Industry lobbyists say the sudden 20-fold increase— framed by the White House as a way to "protect American workers"—could drain up to US$14 billion in working capital from the private sector next year. Startups are especially exposed: venture-backed firms typically rely on H-1B workers for specialized machine-learning and chip-design skills that domestic hiring pipelines cannot fill quickly. One founder likened the new fee to "a tax on innovation."

For global mobility heads, the calculus is stark. Sponsoring an H-1B now costs more than relocating an employee to Canada or Ireland for a comparable salary. Employers with leaner margins may pivot to near-shore hubs and rely on B-1 in lieu of H-1B for short-term projects— moves that complicate compliance tracking and increase audit risk.

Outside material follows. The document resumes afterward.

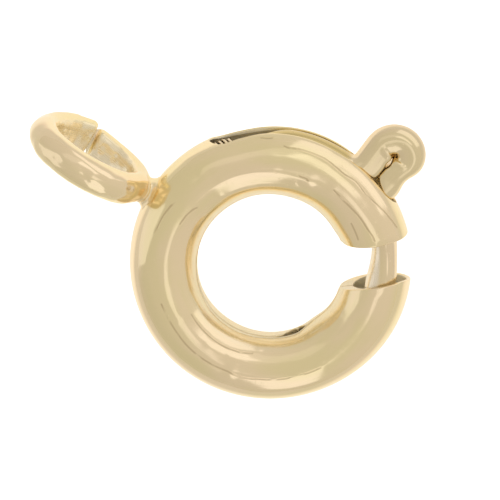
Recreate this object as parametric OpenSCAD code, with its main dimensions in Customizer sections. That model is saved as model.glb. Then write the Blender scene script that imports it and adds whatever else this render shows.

Policy analysts note that the fee applies only to petitions filed after September 21, 2025 and is refundable if USCIS denies the case, but not if the employer withdraws or the worker later changes jobs. That creates a perverse incentive to fight RFEs rather than reposition talent. Congress could intervene, but with election-year politics heating up, observers see little appetite for rollback.

In the meantime, immigration teams should budget conservatively, explore cap-exempt avenues (universities, nonprofit research entities) and accelerate green-card sponsorship for critical staff already in H-1B status before extensions incur the six-figure charge.